Hidden within the Akeidah is a lesson in kindness. Abraham holds God accountable to our benefit. The angel cries out when everyone else is silent, reminding us of the angel a chapter earlier who said, “Tell me what’s going on.” Rabbi Shlomo Wolbe, a Mussar master, taught:  “I with my unique combination of capabilities, born into this particular time and place, [am called to what is] undoubtedly a unique task before me. And all creation is waiting for me… because I can’t trade my work with anyone else in the world!”[13] When we answer this call, each one of us becomes a מַלְאָךְ, an angel, a messenger of God. Shanah tovah.

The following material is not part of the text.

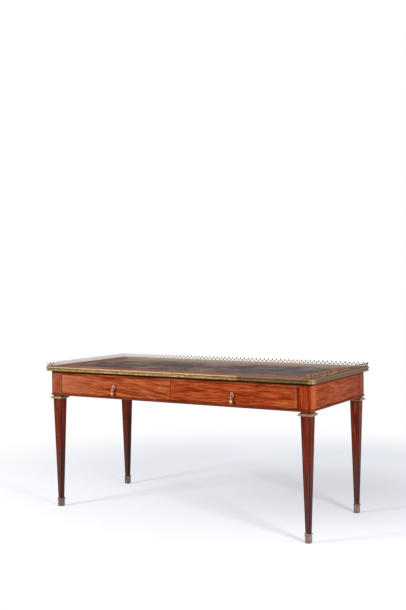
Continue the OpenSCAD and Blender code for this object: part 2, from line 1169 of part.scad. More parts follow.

[1] Elie Wiesel, The Sacrifice of Isaac:  a Survivor’s Story, Messengers of God:  Biblical Portraits and Legends, New York:  Random House, Inc., 1976, p. 75.

[2] Wiesel, p. 79.

[3] Wiesel, pp. 70-71.

[4] Wiesel, p. 71.

[5] Wiesel, p. 90.

[6] Wiesel, p. 91.

[7] Wiesel, p. 93.

[8] Wiesel, p. 93.

[9] Sharon Brous, The Angels Among Us, Ikar, Kol Nidre 5782, September 15, 2021.

[10] Brous.

[11] Brous.

[12] https://www.pushkin.fm/podcasts/revisionist-history/i-was-a-stranger-and-you-welcomed-me.

[13] Shlomi Wolbe, Alei Shur, Vol. 1, as cited by Sharon Brous.